◆ WORK TO COMPLETE ◆
Repeat all of the material exactly as given.

◆ SOURCE MATERIAL ◆
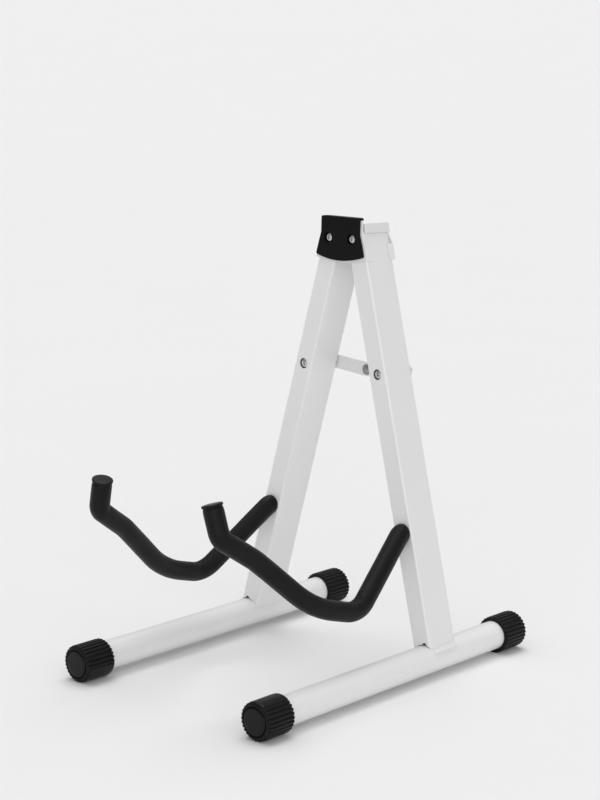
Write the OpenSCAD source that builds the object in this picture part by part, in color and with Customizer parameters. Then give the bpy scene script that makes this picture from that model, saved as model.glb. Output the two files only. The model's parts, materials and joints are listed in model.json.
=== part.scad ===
// Folding A-frame guitar stand: two splayed legs on tubular feet, a hinged head,
// a two-link folding brace and two padded arms that carry the guitar body.

/* [Frame] */
// Length of a leg from the foot tube's axis to the head hinge
leg_len = 432; // [340:1:560]
// Sideways splay of each leg when the stand is open, in degrees
leg_splay = 14.6; // [10:0.1:20]
// Backward lean of the whole frame, in degrees
leg_lean = 2.1; // [0:0.1:6]
// Distance from the leg's centre to the front end of the foot
foot_front = 268.5; // [200:0.5:340]
// Distance from the leg's centre to the rear end of the foot
foot_rear = 130; // [80:0.5:200]

/* [Tubes] */
// Width of the leg tube, seen from the front
leg_w = 22; // [18:0.5:26]
// Depth of the leg tube, front to back
leg_d = 41; // [32:0.5:50]
// Corner radius of the leg tube
leg_corner = 2; // [1.5:0.5:5]
// Outer diameter of the foot tube
foot_d = 30; // [24:1:36]
// Wall thickness of the leg and foot tubes
tube_wall = 1.5; // [1:0.1:2.5]
// Radius of the weld bead at the foot
weld_r = 2.4; // [1.5:0.1:3.5]

/* [Foot caps] */
// Crest diameter of the ribbed rubber cap
cap_d = 38.5; // [36:0.5:50]
// Length of the rubber cap
cap_len = 36; // [28:1:50]
// Number of rib pitches round the cap
cap_ribs = 28; // [16:1:36]
// Thickness of the cap's end wall
cap_wall = 3.5; // [2:0.5:6]
// Depth of the flat that the cap rests on
cap_flat = 0.25; // [0.1:0.05:0.5]

/* [Head] */
// Distance between the two hinge screws
hinge_pitch = 31; // [29:0.5:36]
// Thickness of the bracket plates
bracket_t = 1.6; // [1.2:0.1:3]
// Thickness of the moulded front cover
cover_t = 4; // [3:0.1:6]
// Outer diameter of the hinge sleeve that a leg turns on
sleeve_d = 7; // [6.5:0.1:8]
// Height of the leg tube's top above the hinge, along the leg
leg_over = 5; // [4.5:0.1:8]
// Height of the leg's top cap above the tube
top_cap_h = 8.2; // [5:0.1:10]

/* [Brace] */
// Distance from the hinge down the leg to the brace screw
brace_drop = 139.6; // [110:0.1:170]
// Width of a brace link
link_w = 14.5; // [12:0.5:20]
// Thickness of a brace link
link_t = 2.2; // [1.5:0.1:3]
// How far the middle rivet sits below the line of the brace screws
brace_sag = 4.6; // [0:0.1:7]
// Diameter of the rivet's heads
rivet_d = 11; // [8:0.5:14]
// Diameter of the access hole in the leg's front wall
access_d = 11; // [10:0.5:13]

/* [Arms] */
// Height of the arm above the foot tube's axis, along the leg
arm_z = 129.8; // [100:0.1:160]
// Diameter of the steel arm rod
rod_d = 10; // [8:0.5:12]
// Outer diameter of the foam sleeve
foam_d = 20.5; // [16:0.5:24]
// Length of the upright end of the arm
tip_rise = 24; // [10:1:60]

/* [Fasteners] */
// Diameter of the machine screws
screw_d = 5; // [4:0.5:6]
// Radial running clearance on the sleeves, screws and welded rods
run_gap = 0.05; // [0.02:0.01:0.1]
// Clearance between faces that slide or stand next to each other
face_gap = 0.1; // [0.05:0.05:0.3]

/* [Hidden] */
$fn = 64;
left = -1;
right = 1;
white = [0.93, 0.93, 0.93];
black = [0.07, 0.07, 0.07];
zinc = [0.75, 0.76, 0.78];
nylon = [0.9, 0.9, 0.86];

// Standing height of the foot axis, and half the distance between the feet
foot_z = cap_d / 2 - cap_flat;
foot_half = hinge_pitch / 2 + leg_len * sin(leg_splay);
hinge_z = leg_len * cos(leg_splay);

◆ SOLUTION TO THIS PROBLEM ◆
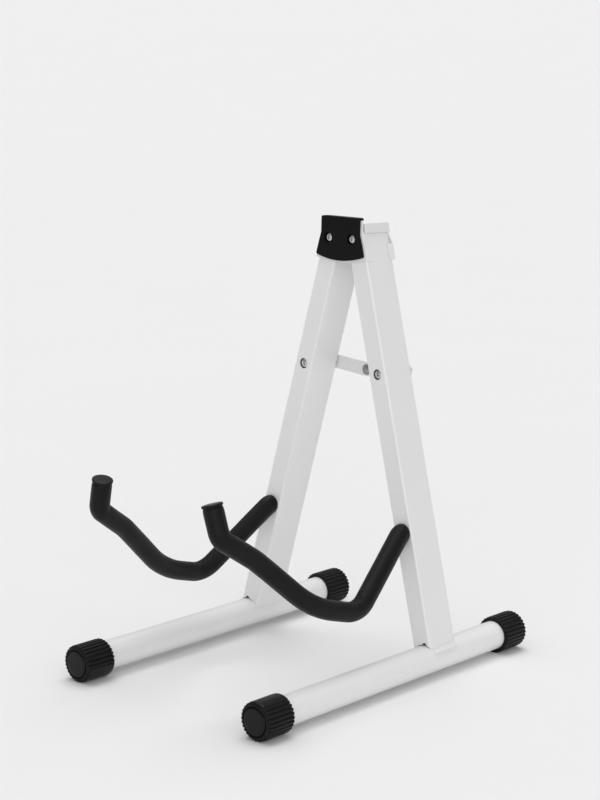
Write the OpenSCAD source that builds the object in this picture part by part, in color and with Customizer parameters. Then give the bpy scene script that makes this picture from that model, saved as model.glb. Output the two files only. The model's parts, materials and joints are listed in model.json.
=== part.scad ===
// Folding A-frame guitar stand: two splayed legs on tubular feet, a hinged head,
// a two-link folding brace and two padded arms that carry the guitar body.

/* [Frame] */
// Length of a leg from the foot tube's axis to the head hinge
leg_len = 432; // [340:1:560]
// Sideways splay of each leg when the stand is open, in degrees
leg_splay = 14.6; // [10:0.1:20]
// Backward lean of the whole frame, in degrees
leg_lean = 2.1; // [0:0.1:6]
// Distance from the leg's centre to the front end of the foot
foot_front = 268.5; // [200:0.5:340]
// Distance from the leg's centre to the rear end of the foot
foot_rear = 130; // [80:0.5:200]

/* [Tubes] */
// Width of the leg tube, seen from the front
leg_w = 22; // [18:0.5:26]
// Depth of the leg tube, front to back
leg_d = 41; // [32:0.5:50]
// Corner radius of the leg tube
leg_corner = 2; // [1.5:0.5:5]
// Outer diameter of the foot tube
foot_d = 30; // [24:1:36]
// Wall thickness of the leg and foot tubes
tube_wall = 1.5; // [1:0.1:2.5]
// Radius of the weld bead at the foot
weld_r = 2.4; // [1.5:0.1:3.5]

/* [Foot caps] */
// Crest diameter of the ribbed rubber cap
cap_d = 38.5; // [36:0.5:50]
// Length of the rubber cap
cap_len = 36; // [28:1:50]
// Number of rib pitches round the cap
cap_ribs = 28; // [16:1:36]
// Thickness of the cap's end wall
cap_wall = 3.5; // [2:0.5:6]
// Depth of the flat that the cap rests on
cap_flat = 0.25; // [0.1:0.05:0.5]

/* [Head] */
// Distance between the two hinge screws
hinge_pitch = 31; // [29:0.5:36]
// Thickness of the bracket plates
bracket_t = 1.6; // [1.2:0.1:3]
// Thickness of the moulded front cover
cover_t = 4; // [3:0.1:6]
// Outer diameter of the hinge sleeve that a leg turns on
sleeve_d = 7; // [6.5:0.1:8]
// Height of the leg tube's top above the hinge, along the leg
leg_over = 5; // [4.5:0.1:8]
// Height of the leg's top cap above the tube
top_cap_h = 8.2; // [5:0.1:10]

/* [Brace] */
// Distance from the hinge down the leg to the brace screw
brace_drop = 139.6; // [110:0.1:170]
// Width of a brace link
link_w = 14.5; // [12:0.5:20]
// Thickness of a brace link
link_t = 2.2; // [1.5:0.1:3]
// How far the middle rivet sits below the line of the brace screws
brace_sag = 4.6; // [0:0.1:7]
// Diameter of the rivet's heads
rivet_d = 11; // [8:0.5:14]
// Diameter of the access hole in the leg's front wall
access_d = 11; // [10:0.5:13]

/* [Arms] */
// Height of the arm above the foot tube's axis, along the leg
arm_z = 129.8; // [100:0.1:160]
// Diameter of the steel arm rod
rod_d = 10; // [8:0.5:12]
// Outer diameter of the foam sleeve
foam_d = 20.5; // [16:0.5:24]
// Length of the upright end of the arm
tip_rise = 24; // [10:1:60]

/* [Fasteners] */
// Diameter of the machine screws
screw_d = 5; // [4:0.5:6]
// Radial running clearance on the sleeves, screws and welded rods
run_gap = 0.05; // [0.02:0.01:0.1]
// Clearance between faces that slide or stand next to each other
face_gap = 0.1; // [0.05:0.05:0.3]

/* [Hidden] */
$fn = 64;
left = -1;
right = 1;
white = [0.93, 0.93, 0.93];
black = [0.07, 0.07, 0.07];
zinc = [0.75, 0.76, 0.78];
nylon = [0.9, 0.9, 0.86];

// Standing height of the foot axis, and half the distance between the feet
foot_z = cap_d / 2 - cap_flat;
foot_half = hinge_pitch / 2 + leg_len * sin(leg_splay);
hinge_z = leg_len * cos(leg_splay);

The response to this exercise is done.